Cartier is convinced Tiffany & Co. stole from it.
In fact, the luxury jeweler is so sure of this that it sued its rival in New York state court on Monday, reports Bloomberg News. In the complaint, the Richemont-owned brand accused the recent LVMH acquisition of stealing trade secrets when it hired a former Cartier “junior manager” to work on its “high jewelry” collection.
The lawsuit doesn’t just name the jeweler, it also names the former junior manager, Megan Marino. In it, Cartier claims that Tiffany hired her in an attempt to revive its own high jewelry line, which includes pieces that cost between $50,000 to $10 million. Before she left the French jeweler, though, she allegedly downloaded confidential information about its own similar line and passed it along to her new colleagues when she began working with them this past November.
Cartier says it launched an investigation into the matter, which it claims shed light on Tiffany’s “disturbing culture of misappropriating competitive information.” As a result of its investigation, it says Tiffany fired Marino after its legal department was informed of her behavior, according to the complaint. By then, though, the damage had already been done.

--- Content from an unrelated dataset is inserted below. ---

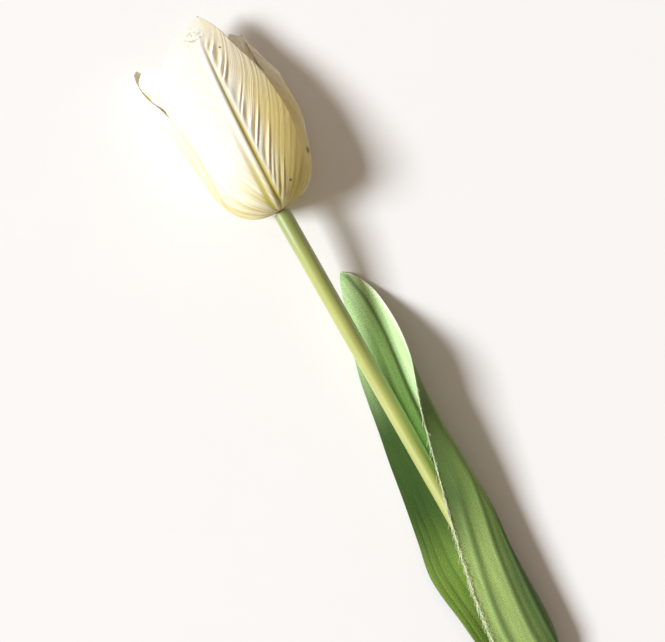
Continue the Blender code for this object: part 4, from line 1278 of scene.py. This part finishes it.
class TULIP_OT_leaf(bpy.types.Operator):
    """Build the folded leaf of woven cloth"""
    bl_idname = "tulip.leaf"
    bl_label = "Leaf"

    def execute(self, context):
        settings = context.scene.tulip_leaf
        # The inside gets a painted sheen on the rim at its tip, and the outside painted shade on the flap's
        # wall that faces away from the window
        inner = woven_polyester(
            "woven_polyester_inside", settings, settings.tip_colour, settings.inner_colour,
            settings.inner_light_colour, tip_reach=0.38, tip_rim_sheen=0.75)
        outer = woven_polyester(
            "woven_polyester_outside", settings, settings.outer_colour, settings.outer_colour,
            settings.outer_light_colour, side_shade=0.9, margin_shade=0.6)
        points, numbers, layout, (width, length, area) = leaf_grid(settings)
        mesh = sheet_mesh("leaf_blade", [points], {key: [numbers[key]] for key in numbers}, [layout])
        thing = add_object("leaf_blade", mesh, outer, inner)
        thicken(thing, settings.thickness, back_material=1)
        hand_over(thing, "leaf_cloth", "leaf")

        rim = points[:, -1]
        outward = rim - points[:, -1 - OUTWARD_COLUMNS]
        outward /= np.maximum(np.linalg.norm(outward, axis=1), 1e-9)[:, None]
        back = (BLOOM_FOOT.y - rim[:, 1]) / MM
        fray = smooth_step(*FRAYED_FROM, back) * (1 - smooth_step(*FRAYED_TO, back))
        kept = fray > LEAST_FRAY
        strength = fray * np.interp(back, *zip(*FRAY_STRENGTH))
        edge = line_mesh("leaf_cut_edge", rim[kept], fray=strength[kept], outward=outward[kept])
        yarn = grown(
            "leaf_frayed_edge", edge, frayed_edge_tree(), Strands=settings.strands, Spacing=YARN_SPACING,
            Thickness=settings.yarn_radius, Stray=settings.stray, EndLength=settings.end_length,
            Seed=YARN_SEED, Material=frayed_yarn(settings))
        hand_over(yarn, "leaf_cloth")
        return {"FINISHED"}


class TULIP_OT_stem(bpy.types.Operator):
    """Build the moulded stem"""
    bl_idname = "tulip.stem"
    bl_label = "Stem"

    def execute(self, context):
        settings = context.scene.tulip_stem
        points, radius = stem_line(settings)
        line = line_mesh("stem_line", points, radius=radius)
        stem = grown(
            "stem_rod", line, rod_tree(), Sides=STEM_SIDES, Seam=settings.seam / settings.radius,
            Material=moulded_polythene("moulded_polythene", settings))
        stem.data.set_sharp_from_angle(angle=SHARP_FOLD)
        hand_over(stem, "stem_plastic", "stem")
        return {"FINISHED"}


class TULIP_OT_pistil(bpy.types.Operator):
    """Build the pistil with its three lobes"""
    bl_idname = "tulip.pistil"
    bl_label = "Pistil"

    def execute(self, context):
        settings = context.scene.tulip_stem
        material = speckled_polythene(
            "moulded_polythene_pistil", settings.pistil_colour, settings.stem_shade, grain_size=0.9 * MM)
        mesh = turned_mesh("pistil_body", PISTIL_PROFILE, PISTIL_SIDES, pistil_radius)
        pistil = add_object("pistil_body", mesh, material)
        hand_over(pistil, "pistil_plastic", "pistil")
        return {"FINISHED"}


class TULIP_OT_stamens(bpy.types.Operator):
    """Build the ring of stamens"""
    bl_idname = "tulip.stamens"
    bl_label = "Stamens"

    def execute(self, context):
        settings = context.scene.tulip_stem
        material = speckled_polythene(
            "dusted_polythene", settings.stamen_colour, settings.stamen_shade, grain_size=0.4 * MM)
        around = grown(
            "stamen_filaments", stamen_mesh(), ring_of_stamens_tree(), Count=STAMEN_COUNT,
            Reach=FILAMENT_FOOT * MM, Foot=FILAMENT_FOOT_HEIGHT * MM, Lean=FILAMENT_LEAN,
            Unevenness=STAMEN_UNEVENNESS, Seed=STAMEN_SEED, Material=material)
        around.data.transform(bloom_matrix())
        ring = add_object("stamen_ring", turned_mesh("stamen_ring", RING_PROFILE, RING_SIDES), material)
        hand_over(ring, "stamen_plastic", "stamens")
        hand_over(around, "stamen_plastic", "stamens")
        return {"FINISHED"}


class TULIP_OT_stage(bpy.types.Operator):
    """Lay the board, hang the light and set up the camera over the flower"""
    bl_idname = "tulip.stage"
    bl_label = "Stage"

    def execute(self, context):
        settings = context.scene.tulip_stage
        scene = context.scene
        sideways = Vector((math.cos(CAMERA_TURN), -math.sin(CAMERA_TURN), 0.0))
        upwards = Vector((math.sin(CAMERA_TURN), math.cos(CAMERA_TURN), 0.0))
        over = BLOOM_FOOT + Vector((*CAMERA_OVER, 0.0))
        camera = bpy.data.objects.new("camera", bpy.data.cameras.new("camera"))
        camera.data.sensor_width = SENSOR
        camera.data.lens = SENSOR * CAMERA_HEIGHT / (PHOTO_WIDTH * PIXEL)
        camera.data.clip_start = CLIP_START
        camera.location = over + Vector((0.0, 0.0, CAMERA_HEIGHT))
        camera.rotation_euler = (0.0, 0.0, -CAMERA_TURN)
        scene.collection.objects.link(camera)
        scene.camera = camera

        board = bpy.data.meshes.new("board")
        corners = [(x * BOARD_REACH, y * BOARD_REACH, 0.0) for x, y in ((-1, -1), (1, -1), (1, 1), (-1, 1))]
        board.from_pydata(corners, [], [(0, 1, 2, 3)])
        floor = add_object("board", board, matt_board(settings))

        window = bpy.data.objects.new("window", bpy.data.lights.new("window", "AREA"))
        window.data.shape = "SQUARE"
        window.data.size = settings.window_size
        window.data.energy = settings.window_power
        window.data.color = linear(WINDOW_COLOUR)[:3]
        towards = WINDOW_RIGHT * sideways + WINDOW_UP * upwards + Vector((0.0, 0.0, 1.0))
        towards.normalize()
        window.location = over + towards * WINDOW_DISTANCE
        window.rotation_euler = towards.to_track_quat("Z", "Y").to_euler()
        scene.collection.objects.link(window)

        world = bpy.data.worlds.new("room")
        world.use_nodes = True
        background = world.node_tree.nodes["Background"]
        background.inputs["Color"].default_value = linear(ROOM_COLOUR)
        background.inputs["Strength"].default_value = settings.room_strength
        scene.world = world
        scene.view_settings.view_transform = "Standard"
        return {"FINISHED"}


class TULIP_PT_panel(bpy.types.Panel):
    """Sidebar panel with the flower's pieces"""
    bl_idname = "TULIP_PT_panel"
    bl_label = "Cloth Tulip"
    bl_space_type = "VIEW_3D"
    bl_region_type = "UI"
    bl_category = "Tulip"

    def draw(self, context):
        for operator in OPERATORS:
            self.layout.operator(operator.bl_idname)


GROUPS = {
    "tulip_petals": TulipPetalSettings,
    "tulip_leaf": TulipLeafSettings,
    "tulip_stem": TulipStemSettings,
    "tulip_stage": TulipStageSettings,
}
OPERATORS = (
    TULIP_OT_petals, TULIP_OT_leaf, TULIP_OT_stem, TULIP_OT_pistil, TULIP_OT_stamens, TULIP_OT_stage,
)


def register():
    """Add the classes and the scene's settings."""
    for thing in (*GROUPS.values(), *OPERATORS, TULIP_PT_panel):
        bpy.utils.register_class(thing)
    for name, group in GROUPS.items():
        setattr(bpy.types.Scene, name, bpy.props.PointerProperty(type=group))


def unregister():
    """Take away the scene's settings and the classes."""
    for name in GROUPS:
        delattr(bpy.types.Scene, name)
    for thing in reversed((*GROUPS.values(), *OPERATORS, TULIP_PT_panel)):
        bpy.utils.unregister_class(thing)


def main():
    """Build every piece."""
    register()
    for operator in OPERATORS:
        group, name = operator.bl_idname.split(".")
        getattr(getattr(bpy.ops, group), name)()


if __name__ == "__main__":
    main()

In an affidavit accompanying lawsuit, Marino said Tiffany was “more interested in hiring me as a source of information than as a High Jewelry manager,” reports The Guardian. The UK paper also reports that the American jeweler let a former Cartier executive work on another project called “The Blue Book,” despite and existing six-month non-compete agreement.
Neither Cartier nor Tiffany immediately responded to a request for comment from Robb Report, but a spokesperson for the latter told Bloomberg: “We deny the baseless allegation and will vigorously defend ourselves.”
This isn’t the first time Cartier has accused Tiffany of acting improperly. In 2014, it sued a former advertising executive who moved to Tiffany and allegedly tried to get their former assistant to join them and bring along confidential information. The matter was settled the next year, the details of which were not disclosed publicly.
Cartier and Tiffany aren’t the only luxury rivals to butt heads in a court room, though. In 2011, Christian Louboutin sued Yves Saint Laurent claiming the latter had used its signature sole on a pair of monochromatic red shoes. It took three years, but eventually the courts decided Louboutin’s red soles were protected, but only when they contrasted with the rest of the shoe.